Scan the data for "from" and copy the lines it appears in.

═══ SOURCE MATERIAL

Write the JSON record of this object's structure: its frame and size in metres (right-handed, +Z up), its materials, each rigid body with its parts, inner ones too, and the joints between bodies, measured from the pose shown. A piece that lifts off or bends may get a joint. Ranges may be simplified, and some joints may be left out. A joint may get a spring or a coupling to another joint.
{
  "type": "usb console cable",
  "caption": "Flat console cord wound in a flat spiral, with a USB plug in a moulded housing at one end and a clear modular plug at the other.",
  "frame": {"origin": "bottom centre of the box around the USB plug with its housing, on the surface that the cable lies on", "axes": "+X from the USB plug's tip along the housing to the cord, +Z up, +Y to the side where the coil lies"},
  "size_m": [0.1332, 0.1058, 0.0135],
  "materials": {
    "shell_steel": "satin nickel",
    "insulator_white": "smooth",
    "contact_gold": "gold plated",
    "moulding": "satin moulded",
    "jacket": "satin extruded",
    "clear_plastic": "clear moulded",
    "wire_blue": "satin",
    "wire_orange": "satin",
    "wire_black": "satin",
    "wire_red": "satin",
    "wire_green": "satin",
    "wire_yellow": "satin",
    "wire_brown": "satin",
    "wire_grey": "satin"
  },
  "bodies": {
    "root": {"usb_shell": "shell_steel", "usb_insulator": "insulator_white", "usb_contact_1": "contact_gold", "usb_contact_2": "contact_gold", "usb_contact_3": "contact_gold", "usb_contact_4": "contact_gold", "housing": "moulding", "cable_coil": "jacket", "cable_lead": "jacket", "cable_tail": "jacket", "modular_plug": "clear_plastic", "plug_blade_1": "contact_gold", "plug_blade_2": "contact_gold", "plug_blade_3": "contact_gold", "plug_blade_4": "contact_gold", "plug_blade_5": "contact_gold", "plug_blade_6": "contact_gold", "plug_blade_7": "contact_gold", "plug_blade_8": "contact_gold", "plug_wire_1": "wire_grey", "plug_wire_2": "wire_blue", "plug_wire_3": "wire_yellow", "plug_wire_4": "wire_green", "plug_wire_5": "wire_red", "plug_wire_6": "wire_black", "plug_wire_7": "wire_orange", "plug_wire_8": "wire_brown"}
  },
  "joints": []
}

══════
═══ SOURCE MATERIAL

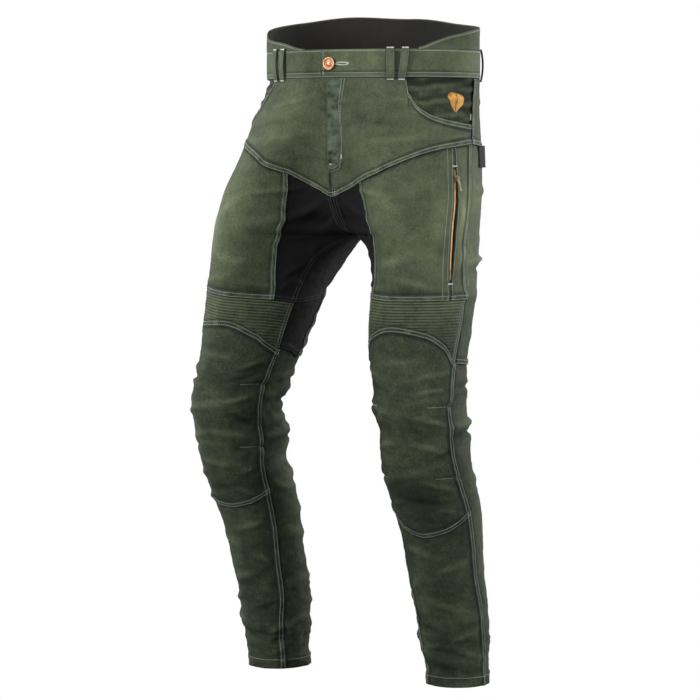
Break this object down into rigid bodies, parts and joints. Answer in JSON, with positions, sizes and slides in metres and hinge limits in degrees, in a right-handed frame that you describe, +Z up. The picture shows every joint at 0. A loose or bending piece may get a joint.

══════
═══ SOURCE MATERIAL

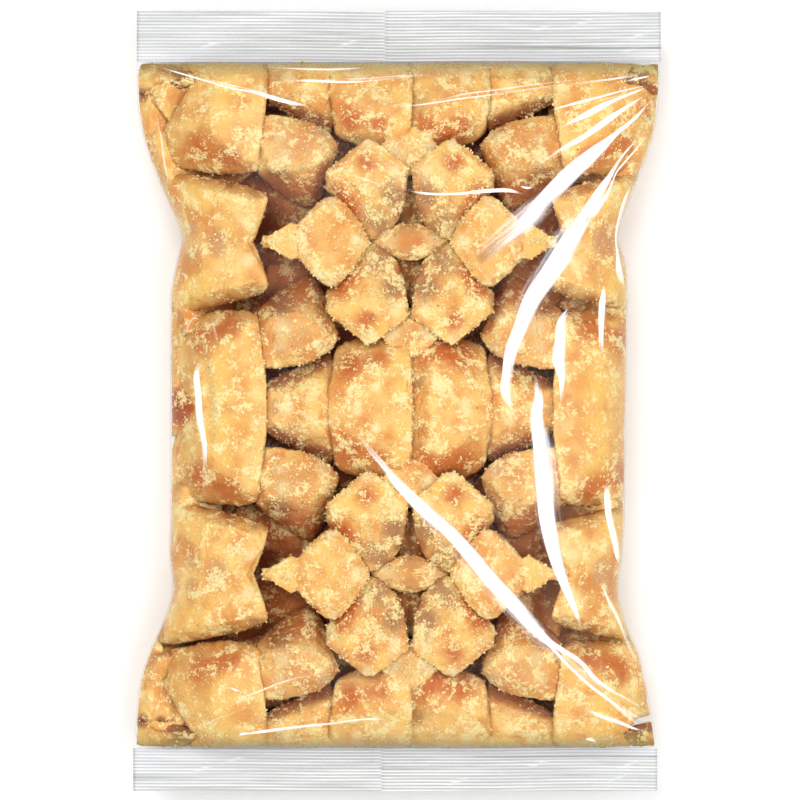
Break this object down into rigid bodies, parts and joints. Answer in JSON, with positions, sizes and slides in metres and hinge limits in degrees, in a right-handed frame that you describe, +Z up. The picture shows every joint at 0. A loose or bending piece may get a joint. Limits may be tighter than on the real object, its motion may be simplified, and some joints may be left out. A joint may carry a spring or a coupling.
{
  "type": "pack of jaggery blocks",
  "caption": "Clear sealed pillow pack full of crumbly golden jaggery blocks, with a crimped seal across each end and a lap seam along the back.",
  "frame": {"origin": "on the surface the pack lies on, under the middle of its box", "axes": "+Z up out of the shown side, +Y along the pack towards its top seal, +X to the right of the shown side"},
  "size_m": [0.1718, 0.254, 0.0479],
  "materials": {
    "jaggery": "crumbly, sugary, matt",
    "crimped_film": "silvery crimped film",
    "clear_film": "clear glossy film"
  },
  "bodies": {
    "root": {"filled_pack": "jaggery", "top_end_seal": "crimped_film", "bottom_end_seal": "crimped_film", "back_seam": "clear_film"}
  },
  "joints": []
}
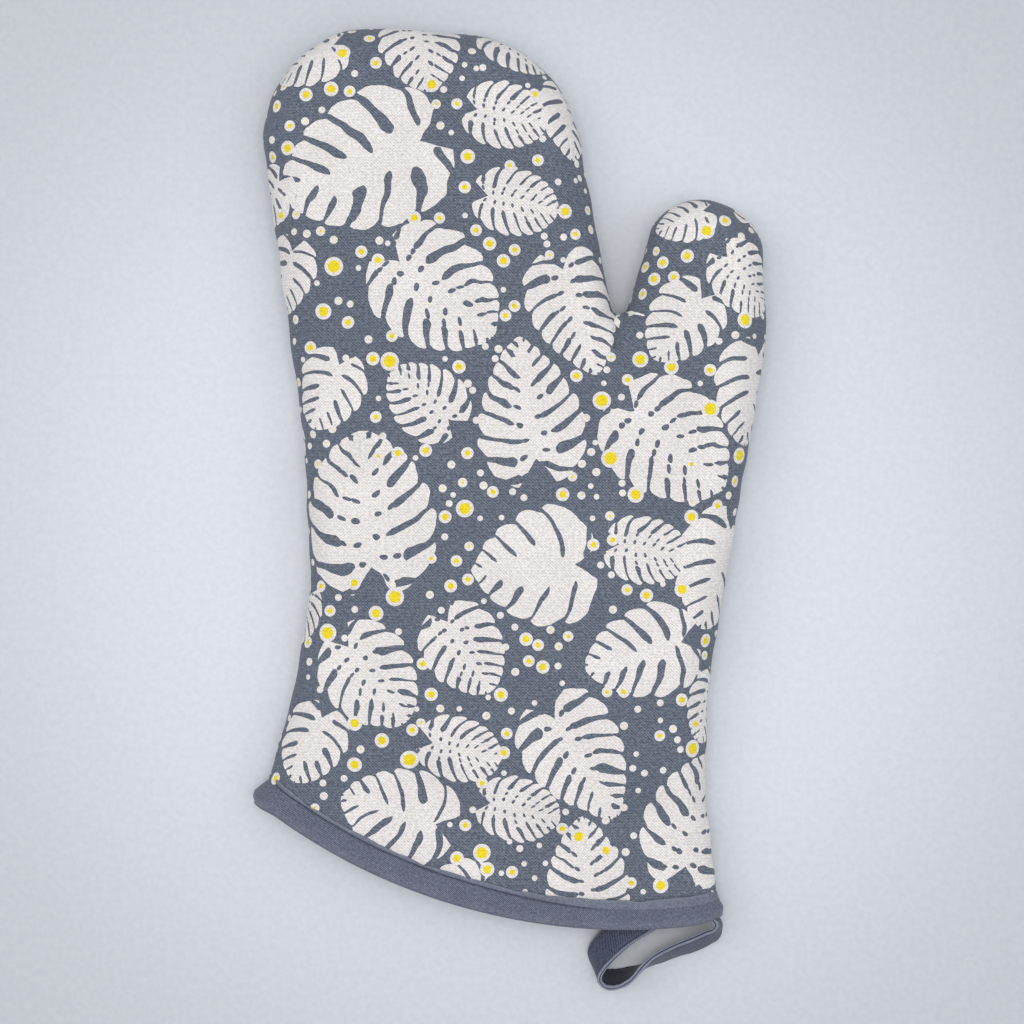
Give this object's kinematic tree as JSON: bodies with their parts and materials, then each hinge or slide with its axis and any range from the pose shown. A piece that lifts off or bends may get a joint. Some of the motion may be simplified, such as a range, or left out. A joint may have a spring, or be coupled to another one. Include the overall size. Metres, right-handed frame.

══════

■ TASK ANSWER:
Write the JSON record of this object's structure: its frame and size in metres (right-handed, +Z up), its materials, each rigid body with its parts, inner ones too, and the joints between bodies, measured from the pose shown. A piece that lifts off or bends may get a joint. Ranges may be simplified, and some joints may be left out. A joint may get a spring or a coupling to another joint.
  "frame": {"origin": "bottom centre of the box around the USB plug with its housing, on the surface that the cable lies on", "axes": "+X from the USB plug's tip along the housing to the cord, +Z up, +Y to the side where the coil lies"},
Give this object's kinematic tree as JSON: bodies with their parts and materials, then each hinge or slide with its axis and any range from the pose shown. A piece that lifts off or bends may get a joint. Some of the motion may be simplified, such as a range, or left out. A joint may have a spring, or be coupled to another one. Include the overall size. Metres, right-handed frame.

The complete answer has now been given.